Indeed, the fledgling band’s sound had been created via—to use an associated future parlance—a wall-of-death-esque smashing of influences that nonetheless remained one free radical short of a more profound mutation.

Which brings us to the fateful house party.

“I walked in and the band was just ripping,” Blythe recalls. “They were a three-piece at that time. It was Abe, John and Chris. Mark had gone to Chicago to get his master’s degree in political science or something. I was like, ‘Holy shit! These guys are great!’ And they were loud as fuck. The cops came. I remember the cops were shining this light in through the windows of the garage and saying, ‘Stop the music!’ But those guys didn’t stop playing. They just hunkered down as if the cops wouldn’t see them. They literally got lower beneath the beams of the cops’ lights and just kept playing.”

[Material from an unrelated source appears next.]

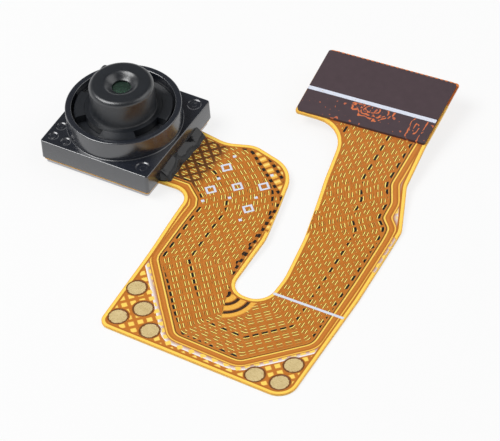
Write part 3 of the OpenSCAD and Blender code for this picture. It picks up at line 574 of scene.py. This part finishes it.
feed(end_film, "Base Color", mix(end_film, row, tone, seen(66, 44, 46)))
relief(end_film, grain(end_film, 0.00005), 2e-6)
dress(end_film, "core_film", "cover_film_bottom", "cover_film_top")

# Sensor, capacitors and filter inside the head. A silicon sensor is glued on the
# circuit, with ceramic capacitors beside it. A blue-green glass above it keeps
# infrared light out.
silicon = mottled("silicon", 0.0005, (50, 55, 75), (75, 70, 100), Roughness=0.2)
ceramic = mottled("tan_ceramic", 0.00005, (150, 120, 88), (178, 148, 112), Roughness=0.6)
glass_blue = mottled("filter_glass", 0.001, (140, 200, 205), (160, 215, 220),
                     Roughness=0.05, Transmission_Weight=0.8)
dress(silicon, "image_sensor")
dress(ceramic, "capacitors")
dress(glass_blue, "infrared_filter")

# Lens holder. One moulding of black glass-filled plastic: a square foot with round
# ejector marks near its corners, and a round collar that takes the lens barrel.
holder_black = mottled("holder_black", 0.0005, (22, 25, 33), (32, 36, 46), Roughness=0.24, IOR=2.1)
relief(holder_black, grain(holder_black, 0.00005), 1.2e-6)
foot_low, foot_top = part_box("lens_holder")[0].z / MM, 1.6
rim_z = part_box("lens_holder")[1].z / MM
collar_r = head_w / 2 - 0.2
bore_r = collar_r - 0.35
bore_z, roof_z, cavity = foot_top - 0.14, foot_top - 0.42, head_w / 2 - 0.5
corner_r, low_edge, top_edge, fillet, rim_out, rim_in = 0.17, 0.03, 0.06, 0.05, 0.07, 0.06


def square(hx, hy, r, straight=56, bend=14):
    """An oblong outline with round corners, quarter by quarter, each quarter made of
    half a side, the corner's arc and half of the next side."""
    p = np.linspace(0, 1, straight, endpoint=False)
    q = np.linspace(0, math.pi / 2, bend, endpoint=False)
    quarters = []
    for k in range(4):
        a, b = ((hx, hy), (hy, hx))[k % 2]
        u = np.r_[a + 0 * p, a - r + r * np.cos(q), (1 - p) * (a - r)]
        v = np.r_[p * (b - r), b - r + r * np.sin(q), b + 0 * p]
        c, s = ((1, 0), (0, 1), (-1, 0), (0, -1))[k]
        quarters.append(np.stack([c * u - s * v, s * u + c * v], 1))
    return np.concatenate(quarters)


foot_line = square(head_w / 2, head_w / 2, corner_r)
heading = np.arctan2(foot_line[:, 1], foot_line[:, 0])
round_line = np.stack([np.cos(heading), np.sin(heading)], 1)


def level(line, z):
    """A closed ring at one height."""
    return np.column_stack([line, np.full(len(line), z)])


def edge(line_at, z, r, start, end, steps=5):
    """Rings round an edge of radius r. The angle goes from start to end in degrees,
    out from the middle at 0 and up at 90."""
    a = np.radians(np.linspace(start, end, steps))
    return [level(line_at(r * math.cos(t)), z + r * math.sin(t)) for t in a]


def foot_at(inset):
    """The foot's outline, drawn in by inset."""
    return square(head_w / 2 - inset, head_w / 2 - inset, max(corner_r - inset, 0.02))


def circle_at(r):
    """A circle of radius r, with its points at the headings of the foot's outline."""
    return r * round_line


rings = edge(lambda d: foot_at(low_edge - d), foot_low + low_edge, low_edge, -90, 0)
rings += edge(lambda d: foot_at(top_edge - d), foot_top - top_edge, top_edge, 0, 90)
inner, outer = circle_at(collar_r + fillet), foot_at(top_edge)
mark = head_w / 2 - 0.64
marks = [(mark, -mark, 0.4), (mark, mark, 0.4), (-mark, mark, 0.4),
         (-mark - 0.15, -mark + 0.85, 0.3), (-mark - 0.15, -mark, 0.3),
         (-mark + 0.7, -mark - 0.1, 0.3)]
for w in np.linspace(0, 1, 44)[1:]:
    line = outer + (inner - outer) * w
    dip = np.zeros(len(line))
    for mx, my, mr in marks:
        far = np.hypot(line[:, 0] - mx, line[:, 1] - my)
        dip -= 0.045 * np.clip((mr - far) / 0.05, 0, 1)
        dip += 0.02 * np.clip(1 - np.abs(far - 0.45 * mr) / 0.06, 0, 1)
    rings.append(np.column_stack([line, foot_top + np.minimum(dip, 0)]))
rings += edge(lambda d: circle_at(collar_r + fillet - d), foot_top + fillet, fillet, -90, 0)
rings += edge(lambda d: circle_at(collar_r - rim_out + d), rim_z - rim_out, rim_out, 0, 90)
rings += edge(lambda d: circle_at(bore_r + rim_in - d), rim_z - rim_in, rim_in, 90, 0)
rings += [level(circle_at(bore_r), bore_z)]
# From the bore down: the window, the seat of the filter round it, and the cavity
filter_x, filter_y, sill, seat_gap, seat_z = cavity - 0.75, cavity - 1.1, 0.35, 0.03, roof_z + 0.12
for grow, z in ((-sill, bore_z), (-sill, seat_z), (seat_gap, seat_z), (seat_gap, roof_z)):
    rings.append(level(square(filter_x + grow, filter_y + grow, 0.02), z))
rings += [level(square(cavity, cavity, 0.02), z) for z in (roof_z, foot_low)]
holder = wrap("holder_moulding", np.array(rings), capped=False)
holder.data.materials.append(holder_black)
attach(holder, "root")
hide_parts("lens_holder")

# Lens barrel. A turned-looking moulding of matte black plastic: a nose with a dish round
# the aperture, and a flange with four key notches by which it is screwed to focus.
barrel_black = mottled("barrel_black", 0.0005, (20, 23, 28), (30, 34, 40), Roughness=0.33, IOR=1.8)
relief(barrel_black, grain(barrel_black, 0.00004), 1.5e-6)
nose_r, nose_z, flange_r = 1.8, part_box("lens_barrel")[1].z / MM, bore_r - 0.15
flange_z, barrel_z = rim_z - 0.12, bore_z + 0.12
dish_r, dish_depth, aperture_r = 1.02, 0.3, 0.525
notch_r, notch_depth, notch_way, notch_half, notch_wall = 2.15, 0.45, 68, 22.5, 0.8
# The turned profile, as radius, height and how far a notch lowers the point
r = np.linspace(dish_r, aperture_r, 12)
w = (dish_r - r) / (dish_r - aperture_r)
line = [[a, nose_z - dish_depth * b, 0] for a, b in zip(r, w * w * (2.2 - 1.2 * w))]
line += [[aperture_r, nose_z - 0.38, 0], [0.9, nose_z - 0.38, 0], [0.9, nose_z - 0.48, 0]]
z = nose_z - 0.48
for seat, deep in ((1.1, 0.36), (1.3, 0.43), (1.48, 0.62)):
    line += [[seat, z, 0], [seat, z - deep, 0]]
    z -= deep
line += [[2.0, z, 0], [2.0, barrel_z, 0],
         [bore_r - 0.02, barrel_z, 0], [bore_r - 0.02, flange_z - 0.5, 0],
         [flange_r, flange_z - 0.5, 0], [flange_r, flange_z - 0.05, 1],
         [flange_r - 0.05, flange_z, 1], [notch_r + 0.02, flange_z, 1],
         [notch_r, flange_z - 0.02, 1], [notch_r, flange_z, 0], [2.06, flange_z, 0],
         [2.0, flange_z - 0.03, 0], [1.86, flange_z - 0.03, 0], [nose_r, flange_z + 0.05, 0]]
nose_edge = 0.28
for t in np.radians(np.linspace(0, 90, 9)):
    line.append([nose_r - nose_edge * (1 - math.cos(t)), nose_z - nose_edge * (1 - math.sin(t)), 0])
line += [[dish_r + 0.04, nose_z, 0]]
line = np.array(line)
ways = []
for k in range(4):
    start, stop = notch_way - notch_half + 90 * k, notch_way + notch_half + 90 * k
    ways += [start, start + notch_wall, stop - notch_wall, stop]
ways = np.unique(np.r_[np.arange(0, 360, 1.5), np.array(ways) % 360])
off_notch = np.abs((ways - notch_way + 45) % 90 - 45)
deep = np.clip((notch_half - off_notch) / notch_wall, 0, 1) * notch_depth
ways = np.radians(ways)
r, z, lowered = line[:, :1], line[:, 1:2], line[:, 2:]
rings = np.dstack([r * np.cos(ways), r * np.sin(ways), z - lowered * deep])
barrel = wrap("barrel_moulding", rings, capped=False)
barrel.data.materials.append(barrel_black)
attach(barrel, "root")
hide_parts("lens_barrel")
dress(barrel_black, "front_shade", "middle_shade", "spacer_ring", "retaining_ring")

# Lenses. Four small mouldings of clear plastic with a greenish coating lie in the
# barrel. Only the first is seen, through the aperture.
lens_glass = mottled("lens_glass", 0.002, (110, 150, 130), (130, 165, 145),
                     Roughness=0.03, Transmission_Weight=0.9)
dress(lens_glass, "front_lens", "second_lens", "third_lens", "rear_lens")

# Glue bead where the circuit leaves the head. Black epoxy was laid by a needle along the
# foot's side, ran a little over the circuit, and cured with a wavy, glossy skin.
black_glue = mottled("black_glue", 0.0003, (7, 7, 9), (17, 17, 21), Roughness=0.16)
relief(black_glue, grain(black_glue, 0.0003), 1.5e-5)
dress(black_glue, "foot_glue")
bead_low, bead_high = [np.array(c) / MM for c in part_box("exit_glue_bead")]
bead_reach, _, bead_tall = bead_high - bead_low
y = np.linspace(bead_low[1], bead_high[1], 150)[:, None]
w = np.linspace(0, 1, len(y))[:, None]
swell = np.clip(np.minimum(w, 1 - w) / 0.05, 0.02, 1) ** 0.5
reach = bead_reach * swell * (0.9 + 0.06 * np.sin(9 * w + 1) + 0.04 * np.sin(27 * w))
tall = bead_tall * swell * (0.86 + 0.09 * np.sin(6 * w) + 0.05 * np.sin(19 * w + 2))
q = np.linspace(0, 1, 14)
across_it, up_it = np.r_[1 - q, 0, 0.5], np.r_[q**1.15, 0, 0]
bulge = np.r_[0.09 * np.sin(math.pi * q), 0, 0]
x = bead_low[0] + reach * (across_it + bulge)
z = bead_low[2] + tall * (up_it + bulge)
bead = wrap("glue_bead", np.dstack([x, y + 0 * x, z]))
bead.data.materials.append(black_glue)
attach(bead, "root")
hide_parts("exit_glue_bead")

# Floor. A white sheet that the part lies on, bright enough to leave only the shadow.
me = bpy.data.meshes.new("floor")
half, floor_z = 0.4, -2e-5
corners = [(-half, -half), (half, -half), (half, half), (-half, half)]
me.from_pydata([(x, y, floor_z) for x, y in corners], [], [(0, 1, 2, 3)])
floor = bpy.data.objects.new("floor", me)
bpy.context.scene.collection.objects.link(floor)
white = finish("floor_white", Roughness=0.9)
tree = white.node_tree
path = add(white, "ShaderNodeLightPath")
looked_at = calc(white, "MAXIMUM", path.outputs["Is Glossy Ray"], path.outputs["Is Transmission Ray"])
looked_at = calc(white, "MAXIMUM", path.outputs["Is Camera Ray"], looked_at)
glow = add(white, "ShaderNodeEmission", {"Color": (1, 1, 1, 1), "Strength": 1.0})
shader = tree.nodes["Principled BSDF"]
shader.inputs["Base Color"].default_value = (0.8, 0.8, 0.8, 1)
blend = add(white, "ShaderNodeMixShader", {"Fac": calc(white, "MULTIPLY", looked_at, 0.8)})
tree.links.new(shader.outputs[0], blend.inputs[1])
tree.links.new(glow.outputs[0], blend.inputs[2])
tree.links.new(blend.outputs[0], tree.nodes["Material Output"].inputs["Surface"])
me.materials.append(white)

# Light. White all round. What the part mirrors is bright near the horizon and dark
# above, so that its black tops stay dark. Two soft lamps give the shadow its side.
world = bpy.data.worlds.new("studio")
bpy.context.scene.world = world
world.use_nodes = True
wt = world.node_tree
sky = wt.nodes.new("ShaderNodeSeparateXYZ")
wt.links.new(wt.nodes.new("ShaderNodeTexCoord").outputs["Generated"], sky.inputs["Vector"])
low_sky = wt.nodes.new("ShaderNodeMapRange")
low_sky.interpolation_type = "SMOOTHSTEP"
for key, value in (("From Min", 0.12), ("From Max", 0.5), ("To Min", 1.0), ("To Max", 0.07)):
    low_sky.inputs[key].default_value = value
wt.links.new(sky.outputs["Z"], low_sky.inputs["Value"])
rays = wt.nodes.new("ShaderNodeLightPath")
strength = 0.3
for ray, value in (("Is Glossy Ray", low_sky.outputs["Result"]),
                   ("Is Transmission Ray", 1.0), ("Is Camera Ray", 1.0)):
    choice = wt.nodes.new("ShaderNodeMix")
    choice.data_type = "FLOAT"
    wt.links.new(rays.outputs[ray], choice.inputs["Factor"])
    for key, level_in in (("A", strength), ("B", value)):
        if isinstance(level_in, float):
            choice.inputs[key].default_value = level_in
        else:
            wt.links.new(level_in, choice.inputs[key])
    strength = choice.outputs["Result"]
wt.links.new(strength, wt.nodes["Background"].inputs["Strength"])
wt.nodes["Background"].inputs["Color"].default_value = (1, 1, 1, 1)


def lamp(name, way, size, power):
    """A soft square lamp, shining at the middle of the part from a direction."""
    data = bpy.data.lights.new(name, "AREA")
    data.size = size
    data.energy = power
    o = bpy.data.objects.new(name, data)
    bpy.context.scene.collection.objects.link(o)
    way = np.array(way) / np.linalg.norm(way)
    lamp_far, middle_x = 0.25, 0.007
    o.location = way * lamp_far + np.array([middle_x, 0, 0])
    o.rotation_euler = Vector(way).to_track_quat("Z", "Y").to_euler()


lamp("key", (-0.5, -0.3, 1.0), 0.15, 0.5)
lamp("fill", (0.8, 0.5, 0.9), 0.2, 0.18)

# Camera. A long lens, so that parallel edges stay nearly parallel. Its right and up
# ways are given, with the width of the view in millimetres at the part.
right = np.array([0.8636, 0.5014, -0.0702])
up = np.array([-0.3045, 0.6252, 0.7168])
back_way = np.cross(right, up)
view_w, focal, sensor_w = 27.54821, 500, 36
target = (6.727 * right - 4.347 * up) * MM
eye = target + back_way * view_w * MM * focal / sensor_w
cam_data = bpy.data.cameras.new("camera")
cam_data.sensor_width = sensor_w
cam_data.lens = focal
cam_data.clip_start = 0.01
cam = bpy.data.objects.new("camera", cam_data)
bpy.context.scene.collection.objects.link(cam)
cam.matrix_world = Matrix([*np.column_stack([right, up, back_way, eye]).tolist(), [0, 0, 0, 1]])
bpy.context.scene.camera = cam
bpy.context.scene.view_settings.view_transform = "Standard"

“That is punk as fuck,” Blythe said to his then-girlfriend. “That’s the band I’m going to sing for.”

“Whatever, Randy,” she replied.

Undaunted, he wrote lyrics to a boombox practice tape Spear provided. A week later, Blythe was belting out “Duane” with the band.

“The guy’s a natural frontman,” Spear says. “He was a smart dude; he read a lot and was a really brilliant writer, and when it came to putting himself out there, and going to those dark places, he just did not give a fuck what anyone thought. It immediately clicked.”